It's strangely depressing that One Day was made into an apparently mediocre feel good film: the novel's clear-eyed vision of a generation's descent from hopeful idealism to contented apathy is intellectual honest, well-observed and refreshingly accurate. Douglas Coupland's Generation A, meanwhile, is less a sequel to the novel that spawned a thousand slackers than another installment in Coupland's own degeneration from sparkling new talent to predictable, if charming, workman.
One Day may only really concentrate on the two main characters - their friends and other lovers are caricatures and symbols of various cultural phenomena - but it charts a romantic inevitability alongside a caustic look at the first generation to grow up without God. Celebrity, teaching, hedonism, promiscuity and domesticity are all found wanting and, for a story that spans the end of the Thatcher Years and the triumph of New Labour, politics is merely a background to the protagonists' moral dilemmas.

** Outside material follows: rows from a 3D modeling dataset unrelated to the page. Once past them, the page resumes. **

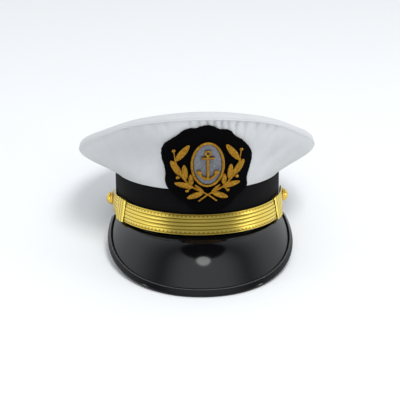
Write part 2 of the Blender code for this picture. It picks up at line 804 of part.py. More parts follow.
def stand_on_floor(home):
    """Tip the frame back, press the two rests flat and centre the cap over the origin."""
    frame = home["frame"]
    tilt = rest_tilt()
    frame.rotation_euler = (-tilt, 0, 0)
    frame.location = (0, 0, BAND_HALF_LENGTH * math.sin(tilt) - REST_FLAT)
    bpy.context.view_layer.update()
    depsgraph = bpy.context.evaluated_depsgraph_get()
    reaches = []
    for piece in home["pieces"].objects:
        if piece.type == "MESH":
            shape = piece.evaluated_get(depsgraph)
            reaches += [(shape.matrix_world @ vertex.co).y for vertex in shape.data.vertices]
    frame.location.y = -(min(reaches) + max(reaches)) / 2
    bpy.context.view_layer.update()


def floor_cutter(home):
    """A slab under the plane that the cap rests on."""
    size = 4 * RIM_HALF_LENGTH
    thickness = 10 * BINDING_WALL
    mesh = bpy.data.meshes.new("floor_slab")
    bm = bmesh.new()
    matrix = Matrix.Translation((0, 0, -thickness / 2)) @ Matrix.Diagonal((size, size, thickness, 1))
    bmesh.ops.create_cube(bm, size=1.0, matrix=matrix)
    bm.to_mesh(mesh)
    bm.free()
    return add_cutter("floor_slab", mesh, home, in_band_frame=False)


def build_cap():
    clear_scene()
    home = {
        "pieces": make_collection("peaked_officer_cap"),
        "cutters": make_collection("cutters"),
        "frame": bpy.data.objects.new("band_frame", None),
    }
    home["pieces"].objects.link(home["frame"])

    white = make_material("white_cloth", (0.85, 0.86, 0.88), 0.75)
    black = make_material("black_ribbon", (0.012, 0.012, 0.014), 0.8)
    patent = make_material("black_patent", (0.01, 0.01, 0.012), 0.12)
    lace = make_material("gold_lace", (0.80, 0.62, 0.10), 0.4, 0.6)
    gilt = make_material("gilt_metal", (0.85, 0.62, 0.18), 0.2, 1.0)
    felt = make_material("black_felt", (0.008, 0.008, 0.009), 0.95)
    silver = make_material("silver_thread", (0.45, 0.46, 0.48), 0.5, 0.5)
    bullion = make_material("gold_bullion", (0.60, 0.38, 0.05), 0.4, 0.8)

    make_crown_side(home, white)
    make_crown_top(home, white)
    make_rim_welt(home, white)
    band = make_band(home, black)
    make_peak(home, patent)
    binding = make_peak_binding(home, patent)
    strap = make_chin_strap(home, lace)
    make_slider(home, lace, "slider_left", -1)
    make_slider(home, lace, "slider_right", 1)
    make_button(home, gilt, "button_left", -1)
    make_button(home, gilt, "button_right", 1)
    for side in (-1, 1):
        cutter = shank_cutter(home, side)
        for holed in (band, strap):
            cut(holed, cutter, cutter.name)
    make_badge_backing(home, felt)
    make_badge_field(home, silver)
    make_badge_ring(home, bullion)
    make_badge_wreath(home, bullion)
    make_badge_anchor(home, bullion)
    stand_on_floor(home)
    slab = floor_cutter(home)
    cut(band, slab, "flat_back")
    cut(binding, slab, "flat_front")


build_cap()
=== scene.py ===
# %% [markdown]
# # A peaked officer cap, piece by piece
#
# The cap has a white cloth crown that flares over a black ribbed band, a glossy peak with a sewn binding,
# a gold lace chin strap on two gilt buttons, and a badge worked in gold thread on black felt. Its solids
# are already built and fixed in one frame. This lesson dresses them: each surface is worked out with
# numpy, put where its solid is, and given the material that the real piece has.

# %% Load the frame
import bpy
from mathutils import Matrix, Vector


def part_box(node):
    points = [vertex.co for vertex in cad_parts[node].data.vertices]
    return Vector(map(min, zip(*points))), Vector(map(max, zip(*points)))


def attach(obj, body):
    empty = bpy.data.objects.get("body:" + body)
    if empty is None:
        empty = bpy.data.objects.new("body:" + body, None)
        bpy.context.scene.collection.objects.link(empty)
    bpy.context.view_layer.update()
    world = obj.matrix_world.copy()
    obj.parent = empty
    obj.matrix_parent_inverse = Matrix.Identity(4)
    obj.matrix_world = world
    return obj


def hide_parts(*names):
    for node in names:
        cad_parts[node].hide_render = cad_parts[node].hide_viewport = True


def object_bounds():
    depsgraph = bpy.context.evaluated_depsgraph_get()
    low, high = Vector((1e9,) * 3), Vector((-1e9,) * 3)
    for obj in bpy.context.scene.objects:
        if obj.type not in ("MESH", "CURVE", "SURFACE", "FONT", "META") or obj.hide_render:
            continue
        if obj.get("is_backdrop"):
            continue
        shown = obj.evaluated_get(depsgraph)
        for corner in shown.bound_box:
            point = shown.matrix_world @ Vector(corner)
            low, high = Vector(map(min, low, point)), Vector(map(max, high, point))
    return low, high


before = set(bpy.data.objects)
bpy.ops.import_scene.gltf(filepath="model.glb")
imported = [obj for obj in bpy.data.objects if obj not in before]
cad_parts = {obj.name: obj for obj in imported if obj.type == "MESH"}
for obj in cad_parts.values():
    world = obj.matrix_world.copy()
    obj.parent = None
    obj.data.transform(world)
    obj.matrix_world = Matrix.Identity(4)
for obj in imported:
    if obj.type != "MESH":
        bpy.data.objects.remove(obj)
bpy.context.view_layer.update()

import math
from collections import namedtuple

import bpy
import numpy as np
from mathutils import Matrix

# %% [markdown]
# ## The sizes that drive everything
#
# A cap maker works from the head: the band is an oval of fixed size, and the crown, the peak and the strap
# all follow it. So do the values here, in metres and in the band's own frame, where the band's lower edge
# is the plane z = 0 and the front of the cap points towards -Y.

# %% Sizes of the band, the crown and the peak
MM = 0.001
PIECE_GAP = 0.3 * MM
BAND_HALF_WIDTH = 86 * MM
BAND_HALF_LENGTH = 105 * MM
BAND_HEIGHT = 43 * MM
BAND_WALL = 2 * MM
CLOTH_WALL = 1.6 * MM
RIM_HALF_WIDTH = 122.5 * MM
RIM_HALF_LENGTH = 128.5 * MM
RIM_SET_BACK = 5.5 * MM
FRONT_RISE = 73 * MM
NECK_RISE = 1 * MM
ROLL_HEIGHT = 11 * MM
ROLL_DEPTH = 7 * MM
WELT_RADIUS = 0.9 * MM
WELT_PROUD = 0.5 * MM
PEAK_WALL = 1.8 * MM
PEAK_REACH = 65 * MM
PEAK_SPAN = math.radians(77)
PEAK_TAPER_SPAN = math.radians(86)
PEAK_TAPER_START = 2.35
PEAK_TAPER_END = 1.35
PEAK_FRONT_SLOPE = math.radians(52)
PEAK_CORNER_SLOPE = math.radians(42)
PEAK_BULGE = 7 * MM
PEAK_BULGE_LEAN = 0.5
BINDING_WIDTH = 8 * MM
BINDING_WALL = 1 * MM
REST_FLAT = 0.4 * MM
print("Head size round the band:", round(math.pi * (BAND_HALF_WIDTH + BAND_HALF_LENGTH), 3), "m")

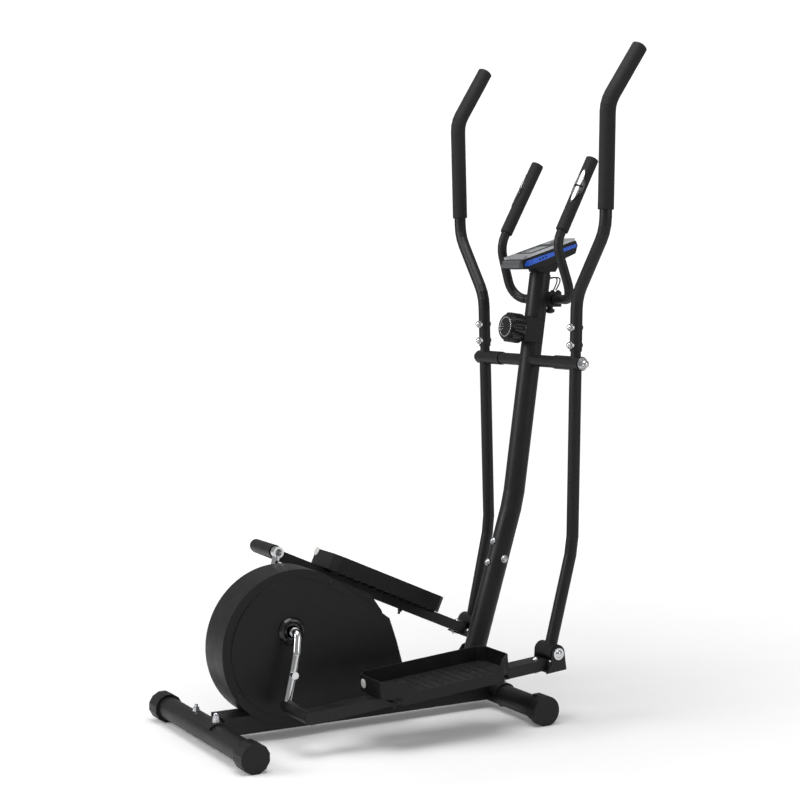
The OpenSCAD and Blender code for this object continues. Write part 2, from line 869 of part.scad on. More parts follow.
con_tilt = atan2(con_rise[1], con_rise[0]);
lens_at = 34;
lens_len = 66;
button_at = 122;

// Moves to the sloping top of the console, +X up the slope.
module console_top() {
    translate([con_x - 1, 0, 1044.2]) rotate([0, -con_tilt, 0]) children();
}

// Silver fascia with a window for the display and a hole for the button.
module console_fascia() {
    color("#b4b7bb") console_top() difference() {
        translate([0, -console_w / 2, 0]) cube([154, console_w, 6]);
        translate([lens_at, -28, -1]) cube([lens_len, 56, 8]);
        translate([button_at, 0, -1]) cylinder(h = 8, r = 10 + gap);
    }
}

// Clear window over the display.
module console_lens() {
    color("#8fa0a8") console_top()
        translate([lens_at + 0.1, -27.9, 2]) cube([lens_len - 0.2, 55.8, 3]);
}

// Grey stepped block on the end that faces the user.
module console_heel() {
    color("#55585b") {
        side_plate(0, console_w - 4) polygon([con(-12, 3), con(-0.2, 3),
            con(-0.2, 12), con(-12, 11)]);
        side_plate(0, console_w - 8) polygon([con(-9, 10), con(-0.2, 10),
            con(-0.2, 21), con(-9, 20)]);
    }
}

// Round button that picks the readout; it springs back by itself.
module mode_button() {
    color("#c03a2b") console_top() translate([button_at, 0, 1.8])
        cylinder(h = 6, r = 10);
}

// -------------------------------------------------------------- handlebar

clamp_z = 952;
clamp_x = mast_x(clamp_z) + tube_r + 12;
bar_low = [clamp_x, 36, clamp_z];
bar_side = [clamp_x - 24, bar_half + 12, clamp_z];
bar_knee = [clamp_x - 65, bar_half + 4, clamp_z + 128];
bar_tip = [clamp_x + 37, bar_half - 1, clamp_z + 321];
grip_dir = unit(bar_tip - bar_knee);
grip_low = bar_knee + grip_dir * 33;
grip_len = norm(bar_tip - grip_low);

function flip(v, s) = [v[0], s * v[1], v[2]];

// Path of one half of the handlebar, from y to short of the tip.
function bar_path(s, y, short) = [[clamp_x, y * s, clamp_z],
    flip(bar_low, s), flip(bar_side, s), flip(bar_knee, s),
    flip(bar_tip - grip_dir * short, s)];
bar_bends = [120, 45, 70];

// Fixed handlebar: one bent tube, drawn as two halves that meet.
module fixed_handlebar() {
    color("#1b1c1e") for (s = [-1, 1]) difference() {
        pipe(bar_path(s, 0, 4), bar_bends, bar_d / 2);
        pipe(bar_path(s, -1, 3), bar_bends, bar_d / 2 - 1.6);
    }
}

clamp_half = 18.5;

// Split block that clamps the bar to the front of the mast.
module handlebar_clamp() {
    color("#161617") difference() {
        union() {
            translate([clamp_x - 16, -clamp_half, clamp_z - 18])
                cube([36, 2 * clamp_half, 36]);
            translate([clamp_x - 30, -clamp_half, clamp_z - 14])
                cube([20, 2 * clamp_half, 28]);
        }
        aim(mast_at(clamp_z - 60), mast_high_dir)
            cylinder(h = 120, r = tube_r + 0.1, $fn = 96);
        translate([clamp_x, 40, clamp_z]) rotate([90, 0, 0])
            cylinder(h = 80, r = bar_d / 2 + fit);
        translate([clamp_x, 0, clamp_z - 40])
            cylinder(h = 35, r = bolt_r + fit);
        for (s = [-1, 1])
            translate([clamp_x + 15, s * 12, clamp_z - 30])
                cylinder(h = 60, r = 3 + fit);
    }
}

// Screw with a round hand knob under the clamp, and two clamp screws.
module clamp_screws() {
    color("#1a1a1b") {
        translate([clamp_x, 0, clamp_z - bar_d / 2 - 13])
            cylinder(h = 12.8, r = bolt_r);
        translate([clamp_x, 0, clamp_z - 30]) {
            cylinder(h = 7, r = 11);
            mirror([0, 0, 1]) round_head(11, 4);
            cylinder(h = 11.8, r = 7);
        }
        for (s = [-1, 1])
            translate([clamp_x + 15, s * 12, clamp_z - 18]) {
                cylinder(h = 37, r = 3);
                translate([0, 0, 36.1]) round_head(5.5, 4);
            }
    }
}

module grip_frame(s) {
    aim(flip(grip_low, s), flip(grip_dir, s)) children();
}

// Foam sleeves on the fixed handlebar, closed at the top.
module fixed_grips() {
    color("#1c1c1d") for (s = [-1, 1]) grip_frame(s) difference() {
        cylinder(h = grip_len + 4, r = bar_foam_d / 2);
        translate([0, 0, -1])
            cylinder(h = grip_len - 1.9, r = bar_d / 2 + fit);
        sensor_turn(s) sensor_cut(92, 27) cylinder(h = 300, r = 13.6);
    }
}

sensor_mid = 0.6;
sensor_out = 30;

// Turns the sensors to face the user and outwards.
module sensor_turn(s) {
    rotate([0, 0, 180 - s * sensor_out]) children();
}

// Leaf outline of a sensor: the part of its child inside two arcs.
module sensor_cut(len, wide) {
    R = (len * len / 4 + wide * wide / 4) / wide;
    intersection() {
        difference() {
            translate([0, 0, grip_len * sensor_mid - len / 2])
                cylinder(h = len, r = bar_foam_d);
            translate([0, 0, grip_len * sensor_mid - len / 2])
                children();
        }
        translate([0, wide / 2 - R, grip_len * sensor_mid])
            rotate([0, 90, 0]) cylinder(h = 60, r = R, $fn = 96);
        translate([0, R - wide / 2, grip_len * sensor_mid])
            rotate([0, 90, 0]) cylinder(h = 60, r = R, $fn = 96);
    }
}

bezel_r = bar_foam_d / 2 + 0.9;
plate_r = bezel_r + 1;

// Black leaf-shaped bezels set into the foam.
module pulse_bezels() {
    color("#101010") for (s = [-1, 1]) grip_frame(s) sensor_turn(s)
        intersection() {
            cylinder(h = grip_len, r = bezel_r);
            sensor_cut(91, 26.6) cylinder(h = grip_len, r = 13.8);
        }
}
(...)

The neat narrative trick of revisiting the couple on one day of the year, which fortunately began their relationship and ultimately ends it, allows David Nicholls to catalogue change over twenty years. Sharp swipes at the growth of lowest common denominator television, parents obsession with the mechanics of child-rearing and the slow compromises of middle-age obscure the simple message of hope that runs through even the most decadent or despairing days.
The conclusion that romantic love is the last hope for those who have abandoned faith in everything else is not persuasive - even the heroic couple are not forever, and the reform of the priapic male protagonist barely takes. Yet One Day deconstructs a generation that has refused maturity and mistakes a philosophy of selfishness for personal growth.
Generation A revisits Coupland's obsession with story-telling. Much of the book is preoccuppied with the diverse tales from five exceptional individuals, until it collapses into a short thriller as a finale. The usual Coupland signatures - a chronological plot, the taut language, fascination with the apocalyptic and a reluctant sense of the spiritual - are all present: his ability to present each character's individual voice and hold them in a profound compassion lifts Generation A above a mundane retread of previous glories.
His weakness is in the ending: the sudden reveal of the villain is unconvincing, and undermines the sophisticated weaving of the five individual's unique stories. Fortunately, Generation A is uplifting through the author's obvious sympathy for all human life and his rare ability to connect huge ideas to the mundane.